Hotéis-butique de custo razoável, como o Mama Shelter e o CitizenM, desenvolveram um modelo de “luxo acessível” inspirado pelos millennials. Fiel à busca dessa geração por autenticidade, o eclético Mama Shelter embrenha os hóspedes em regiões urbanas alternativas e artísticas (o primeiro hotel da rede na América do Sul foi aberto no ano passado em Santa Teresa, no Rio de Janeiro). Concertos ao vivo, DJs, transmissões de futebol e até noites de bingo convidam os viajantes a se misturarem com os habitantes locais. Enquanto isso, os hotéis da CitizenM ficam nos centros urbanos e oferecem espaços sociais e um leque de serviços digitais, como o uso do celular para check-in/check-out, controle da temperatura do quarto e das chaves.
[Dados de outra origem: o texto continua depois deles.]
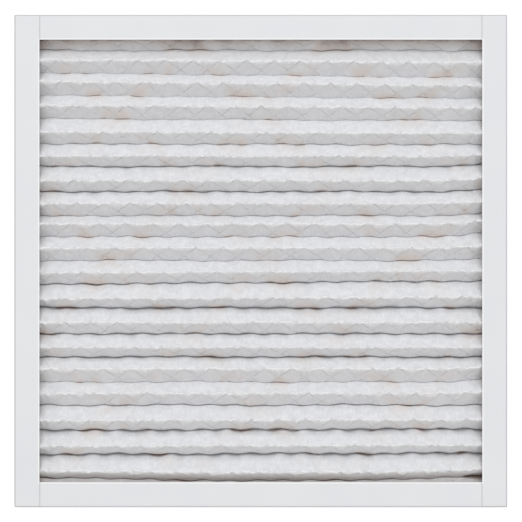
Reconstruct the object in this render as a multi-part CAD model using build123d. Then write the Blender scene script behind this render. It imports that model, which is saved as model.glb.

Muitos viajantes não estão mais satisfeitos em apenas visitar as principais atrações e em “ser turistas”. Em vez disso, estão descobrindo significado na imersão cultural autêntica e em atividades que ultrapassam os limites. Em vez de ver a viagem como uma forma de relaxamento e entretenimento, esses clientes buscam experiências que os capacitem a aprender e a crescer.
A empresa de viagens AdAstra, por exemplo, organiza o Survival Adventures nas selvas colombianas, onde os viajantes passam de duas semanas a três meses aprendendo a viver no meio ambiente. A Thread Caravan organiza excursões artesanais em todo o mundo, apresentando aos viajantes artes, cultura e artesãos locais. E a Butterfield & Robinson oferece um leque de itinerários slow travel: os viajantes podem escolher fazer trilhas em locais como o Butão, a Islândia ou a Namíbia.
As soluções digitais podem proporcionar aos viajantes comodidades e personalização em um nível avançado, ao mesmo tempo em que dão às marcas maior percepção sobre as preferências dos consumidores. O Peninsula Group desenvolveu seu próprio sistema operacional para interagir com os hóspedes: tablets nos quartos adaptados à língua do cliente, que permitem colocar sinais de “Não Perturbe”, acessar o serviço de quarto, reservar transporte, controlar a luminosidade, mudar os canais da televisão e trancar as portas.
Mas a tecnologia também apresenta novos desafios para os hoteleiros. Na era digital, os clientes geralmente se familiarizam com um hotel antes mesmo de chegar à propriedade. Eles podem ler sobre as instalações, folhear virtualmente o cardápio do restaurante, ver fotografias ou mesmo fazer um tour virtual. Dadas essas circunstâncias, como os hoteleiros ainda podem surpreender e impressionar seus hóspedes? É aí que o serviço, a construção das relações com o cliente, torna-se importante. Na indústria de serviços, a incorporação da tecnologia não pode se tornar uma desculpa para a preguiça. O big data e os serviços automatizados não devem substituir a comunicação e a interação pessoal com os hóspedes. Manter esse toque humano é vital se as marcas quiserem ultrapassar a expectativa dos clientes.
Hoje, mais do que nunca, o luxo é empírico. É claro, o produto é fundamental – o hotel físico, o restaurante, os ingredientes –, mas as experiências são a maneira como os clientes obtêm conexões emocionais e memoráveis. Então, as indústrias de hospitalidade, de varejo e de serviços têm algo único a oferecer e cultivar: o contato direto com eles. O serviço, a atenção ao detalhe e o toque humano são elementos que podem aumentar a experiência do hóspede.
Não importa se estamos falando de um hotel cinco estrelas ou de um hotel-butique independente. As marcas que trabalham com a hospitalidade têm a oportunidade de contar suas histórias por meio da entrega de experiências únicas. E o mundo digital de hoje as capacita a selecionar o conteúdo e a inspirar seu público por meio da internet. Mas o conteúdo precisa ser legítimo. Enquanto os consumidores continuarem buscando experiências únicas e significativas, a importância do serviço centrado no cliente não pode ser subestimada. Antes de tudo, a hospitalidade é um negócio que envolve pessoas. A inovação depende do talento humano.